Shedding Light on an Emerging Campus

Library and Student Services

Portland Community College, Southeast Campus

This pair of three-story buildings frames a plaza and creates a bustling hub for student activity. Serving a diverse student community that reflects a growing international population, the Library and Student Commons was created to engage students with a wide variety of academic and career advising needs.


105,000 sf


Portland, OR

Year Complete



LEED Gold (Library) LEED Silver (Student Commons)

2014 Honorable Mention, Best of Education — IIDA Oregon Design Excellence Awards

We are building a monument to community, a haven for learning, a point of pride for the neighborhood and a sign of great things to come for Southeast Portland. We are already seeing the beginnings of this transformation. For example, this spring our enrollment at the Southeast Center is showing the healthiest change of all of our major instructional locations. I expect that this will gather more and more momentum so that the Southeast Center will grow by leaps and bounds. Jeremy Brown, Former PCC President

A Fresh Take on Student Services

Innovative thinking informed both buildings’ design with the priorities of student success, flexible learning, energy efficiency, and user comfort as the primary focus from beginning to end.

The Student Commons consolidates a variety of student services and amenities in a central location. Traditional services are available, such as the Business Office, Financial Aid, Registrar, Admissions and Advising, along with other critical functions, including the Testing Center, Orientation Lab, Career Center, Bookstore, and student study spaces.

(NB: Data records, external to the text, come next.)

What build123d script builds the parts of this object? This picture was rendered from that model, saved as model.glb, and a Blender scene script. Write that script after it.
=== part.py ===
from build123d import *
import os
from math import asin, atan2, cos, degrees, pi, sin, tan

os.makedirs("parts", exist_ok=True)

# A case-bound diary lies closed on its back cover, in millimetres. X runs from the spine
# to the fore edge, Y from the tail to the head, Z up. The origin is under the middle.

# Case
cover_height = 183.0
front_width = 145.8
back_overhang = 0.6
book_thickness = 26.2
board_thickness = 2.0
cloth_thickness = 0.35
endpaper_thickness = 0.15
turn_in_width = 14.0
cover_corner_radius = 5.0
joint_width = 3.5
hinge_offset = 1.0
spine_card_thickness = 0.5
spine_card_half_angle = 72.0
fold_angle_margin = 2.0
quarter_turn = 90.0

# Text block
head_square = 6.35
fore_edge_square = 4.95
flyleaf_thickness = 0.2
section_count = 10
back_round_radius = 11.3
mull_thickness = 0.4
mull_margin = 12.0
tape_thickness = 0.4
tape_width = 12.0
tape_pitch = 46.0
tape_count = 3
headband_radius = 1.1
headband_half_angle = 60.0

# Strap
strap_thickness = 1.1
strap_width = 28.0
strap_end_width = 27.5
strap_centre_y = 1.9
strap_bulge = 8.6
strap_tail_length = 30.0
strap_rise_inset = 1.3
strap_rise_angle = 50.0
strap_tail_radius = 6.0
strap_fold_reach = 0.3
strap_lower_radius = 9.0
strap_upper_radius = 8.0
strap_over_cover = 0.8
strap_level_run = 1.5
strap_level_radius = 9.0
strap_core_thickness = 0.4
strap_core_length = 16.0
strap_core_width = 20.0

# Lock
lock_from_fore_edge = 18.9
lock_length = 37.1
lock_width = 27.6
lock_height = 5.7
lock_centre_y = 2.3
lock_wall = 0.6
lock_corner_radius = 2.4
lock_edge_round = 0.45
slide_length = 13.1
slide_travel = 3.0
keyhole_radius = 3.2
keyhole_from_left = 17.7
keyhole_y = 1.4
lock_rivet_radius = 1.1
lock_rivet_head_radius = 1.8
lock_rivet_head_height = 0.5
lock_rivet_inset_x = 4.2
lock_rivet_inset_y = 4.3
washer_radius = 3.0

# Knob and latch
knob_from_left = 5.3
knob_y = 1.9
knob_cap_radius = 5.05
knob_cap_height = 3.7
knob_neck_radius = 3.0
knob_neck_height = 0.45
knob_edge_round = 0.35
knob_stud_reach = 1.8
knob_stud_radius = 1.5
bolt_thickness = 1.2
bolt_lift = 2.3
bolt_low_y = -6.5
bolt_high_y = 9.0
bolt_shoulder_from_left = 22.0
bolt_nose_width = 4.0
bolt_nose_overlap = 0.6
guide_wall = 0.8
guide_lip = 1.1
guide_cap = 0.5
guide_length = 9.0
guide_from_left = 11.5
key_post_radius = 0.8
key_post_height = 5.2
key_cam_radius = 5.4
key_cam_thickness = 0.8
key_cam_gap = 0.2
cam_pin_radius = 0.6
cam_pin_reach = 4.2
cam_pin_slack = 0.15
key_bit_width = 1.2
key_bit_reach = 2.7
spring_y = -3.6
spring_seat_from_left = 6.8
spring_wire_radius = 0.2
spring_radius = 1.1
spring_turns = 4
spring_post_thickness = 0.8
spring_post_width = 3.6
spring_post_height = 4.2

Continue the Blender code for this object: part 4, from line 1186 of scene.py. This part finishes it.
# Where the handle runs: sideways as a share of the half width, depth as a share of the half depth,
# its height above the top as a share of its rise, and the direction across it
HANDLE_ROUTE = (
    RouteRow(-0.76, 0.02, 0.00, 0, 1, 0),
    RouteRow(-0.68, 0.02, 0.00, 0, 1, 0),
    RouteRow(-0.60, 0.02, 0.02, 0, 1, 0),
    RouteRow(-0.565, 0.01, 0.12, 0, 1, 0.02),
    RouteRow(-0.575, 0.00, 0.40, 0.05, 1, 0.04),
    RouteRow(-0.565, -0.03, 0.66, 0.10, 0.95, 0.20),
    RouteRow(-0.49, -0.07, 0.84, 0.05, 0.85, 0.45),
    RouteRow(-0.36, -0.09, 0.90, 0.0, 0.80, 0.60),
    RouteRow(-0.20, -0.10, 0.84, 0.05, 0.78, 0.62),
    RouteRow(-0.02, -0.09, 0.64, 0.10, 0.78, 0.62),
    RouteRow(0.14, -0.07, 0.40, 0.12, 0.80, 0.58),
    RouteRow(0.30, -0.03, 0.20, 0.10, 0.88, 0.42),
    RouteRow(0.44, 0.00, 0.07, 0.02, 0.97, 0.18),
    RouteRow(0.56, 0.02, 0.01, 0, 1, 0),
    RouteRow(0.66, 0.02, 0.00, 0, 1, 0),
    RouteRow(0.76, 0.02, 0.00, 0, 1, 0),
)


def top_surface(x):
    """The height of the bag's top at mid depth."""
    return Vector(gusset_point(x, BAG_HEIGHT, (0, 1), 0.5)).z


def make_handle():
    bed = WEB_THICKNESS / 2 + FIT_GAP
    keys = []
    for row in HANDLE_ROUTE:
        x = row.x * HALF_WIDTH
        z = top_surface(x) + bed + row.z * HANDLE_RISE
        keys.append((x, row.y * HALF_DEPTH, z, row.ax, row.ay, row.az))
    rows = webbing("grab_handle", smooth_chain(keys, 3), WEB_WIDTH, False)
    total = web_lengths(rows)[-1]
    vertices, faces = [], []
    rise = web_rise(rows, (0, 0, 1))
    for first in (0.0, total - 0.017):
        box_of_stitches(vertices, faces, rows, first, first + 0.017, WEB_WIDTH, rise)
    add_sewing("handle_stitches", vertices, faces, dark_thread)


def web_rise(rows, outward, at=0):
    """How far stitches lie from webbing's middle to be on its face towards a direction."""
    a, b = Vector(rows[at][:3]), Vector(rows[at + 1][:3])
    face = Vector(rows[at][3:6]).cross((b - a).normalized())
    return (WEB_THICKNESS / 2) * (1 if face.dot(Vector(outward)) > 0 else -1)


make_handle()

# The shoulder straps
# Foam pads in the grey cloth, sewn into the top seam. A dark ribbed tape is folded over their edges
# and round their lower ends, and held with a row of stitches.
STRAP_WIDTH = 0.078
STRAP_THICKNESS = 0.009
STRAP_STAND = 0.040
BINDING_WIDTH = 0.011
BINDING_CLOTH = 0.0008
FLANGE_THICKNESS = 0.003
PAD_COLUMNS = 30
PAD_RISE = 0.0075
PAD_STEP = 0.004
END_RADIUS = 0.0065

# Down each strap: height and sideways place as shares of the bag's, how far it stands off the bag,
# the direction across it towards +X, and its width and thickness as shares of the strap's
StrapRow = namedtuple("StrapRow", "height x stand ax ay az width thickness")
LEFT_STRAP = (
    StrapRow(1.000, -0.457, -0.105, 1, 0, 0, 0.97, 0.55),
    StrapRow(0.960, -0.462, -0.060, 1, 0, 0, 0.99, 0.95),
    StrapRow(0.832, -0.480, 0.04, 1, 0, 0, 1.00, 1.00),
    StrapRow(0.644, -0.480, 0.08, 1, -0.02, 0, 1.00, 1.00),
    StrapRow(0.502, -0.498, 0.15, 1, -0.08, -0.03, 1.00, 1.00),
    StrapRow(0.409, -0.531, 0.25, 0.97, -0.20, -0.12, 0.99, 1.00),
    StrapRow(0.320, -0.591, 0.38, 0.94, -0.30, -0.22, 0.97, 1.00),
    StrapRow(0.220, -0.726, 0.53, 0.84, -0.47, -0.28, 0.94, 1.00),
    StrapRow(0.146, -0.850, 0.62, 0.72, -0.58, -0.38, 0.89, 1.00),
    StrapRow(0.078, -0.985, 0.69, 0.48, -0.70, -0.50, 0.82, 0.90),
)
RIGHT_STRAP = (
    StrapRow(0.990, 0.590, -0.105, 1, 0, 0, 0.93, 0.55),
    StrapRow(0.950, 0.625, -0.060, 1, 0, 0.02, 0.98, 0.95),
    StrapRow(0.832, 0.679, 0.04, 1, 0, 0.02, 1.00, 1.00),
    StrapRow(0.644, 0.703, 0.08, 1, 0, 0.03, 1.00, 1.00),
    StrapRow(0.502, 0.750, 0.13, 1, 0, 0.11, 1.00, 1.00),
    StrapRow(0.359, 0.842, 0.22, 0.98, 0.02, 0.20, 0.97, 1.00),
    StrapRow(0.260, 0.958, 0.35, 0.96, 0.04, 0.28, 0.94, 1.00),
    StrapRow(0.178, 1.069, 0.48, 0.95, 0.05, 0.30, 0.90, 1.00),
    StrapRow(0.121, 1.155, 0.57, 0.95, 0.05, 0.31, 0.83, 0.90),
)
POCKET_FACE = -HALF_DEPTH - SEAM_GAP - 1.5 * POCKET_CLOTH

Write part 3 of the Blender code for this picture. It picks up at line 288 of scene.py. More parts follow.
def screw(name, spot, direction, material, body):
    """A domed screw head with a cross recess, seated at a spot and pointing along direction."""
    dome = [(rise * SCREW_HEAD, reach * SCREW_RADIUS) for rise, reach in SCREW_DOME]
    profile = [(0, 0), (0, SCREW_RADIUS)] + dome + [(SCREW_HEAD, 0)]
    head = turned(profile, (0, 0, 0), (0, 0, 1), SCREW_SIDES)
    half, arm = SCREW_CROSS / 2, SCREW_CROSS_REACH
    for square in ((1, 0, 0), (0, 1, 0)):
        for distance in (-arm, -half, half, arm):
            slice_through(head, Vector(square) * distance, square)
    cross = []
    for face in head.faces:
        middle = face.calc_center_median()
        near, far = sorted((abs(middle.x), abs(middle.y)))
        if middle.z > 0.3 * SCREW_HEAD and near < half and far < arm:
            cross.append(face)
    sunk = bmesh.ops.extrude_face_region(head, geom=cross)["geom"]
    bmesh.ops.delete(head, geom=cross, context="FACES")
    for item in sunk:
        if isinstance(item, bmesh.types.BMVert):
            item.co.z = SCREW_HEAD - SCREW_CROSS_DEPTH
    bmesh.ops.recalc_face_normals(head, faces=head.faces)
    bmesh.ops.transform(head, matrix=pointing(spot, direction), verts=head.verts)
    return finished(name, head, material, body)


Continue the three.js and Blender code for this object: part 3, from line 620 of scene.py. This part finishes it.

Creative programming established a library that contains traditional library services but also combines Computing Resource Center, Student Learning Center, Tutoring, Volunteer Literacy Services, general classrooms and many study areas.

Bringing Daylight In

Natural daylighting is a critical factor in the creation of activated space. In order to bring penetrations of daylight into the building core and achieve environments that encourage interaction, all while staying within a modest budget, SRG had to innovate. Working with UO’s Energy Studies in Buildings Laboratory, the design team developed “cones of light,” a set of daylight reflectors that pass through the third floor to enhance the daylighting on the second floor. The results were illuminating. Not only do the reflectors draw light from one floor to the next, they are apertures that literally connect the occupants of the spaces on each level, and support the project’s energy reduction goals.

Each conical reflector is made up of small triangular aluminum tubes whose spacing varies from top to bottom. The space between the bars allows some light to filter through, while the bars themselves bounce the remaining light to the floor below. It’s possible to see through the entire structure, creating a wonderful airy quality and adding significantly to the character of the space.

Cooling at Night

The Library uses a variety of passive sustainable design strategies (in addition to “active” mechanical and electrical systems). Focusing on night flush, the building opens up at night during the summer, allowing cool air to circulate and cool the exposed concrete slabs. These cooled slabs then temper the building’s heat throughout the day by slowly releasing their cooled temperature. Expanding the comfort range plays a big role in this building as well, relying on ceiling fans and air circulation to increase comfort during the warmest times of the year. As in the Student Commons, radiant ceiling panels and ceiling fans also help to moderate temperatures as required.

Strengthening Community Bonds

The surrounding neighborhoods which this campus serves are home to over 70 different immigrant populations. Creating a special place that honors this diversity was a powerful emotional design challenge. The goal was to develop a very strong sense of place by creating a clear and vibrant urban edge, highlighting the difference between inside and outside the campus.

Inside it feels like a special and protected place where learning is nurtured and the wide variety of cultures are all included. The diverse population inspired the super graphics in the glazed stair towers that anchor each end of the building: pixilated, colorful world maps show all 12 time zones encircling the globe. On the street side, active retail and a café set the stage for a neighbor-centric pedestrian environment that integrates and serves the college and the community. There’s also a large central plaza that can accommodate festivals and markets. All of these features enrich this part of Portland and contribute to a very livable city’s sustainable future.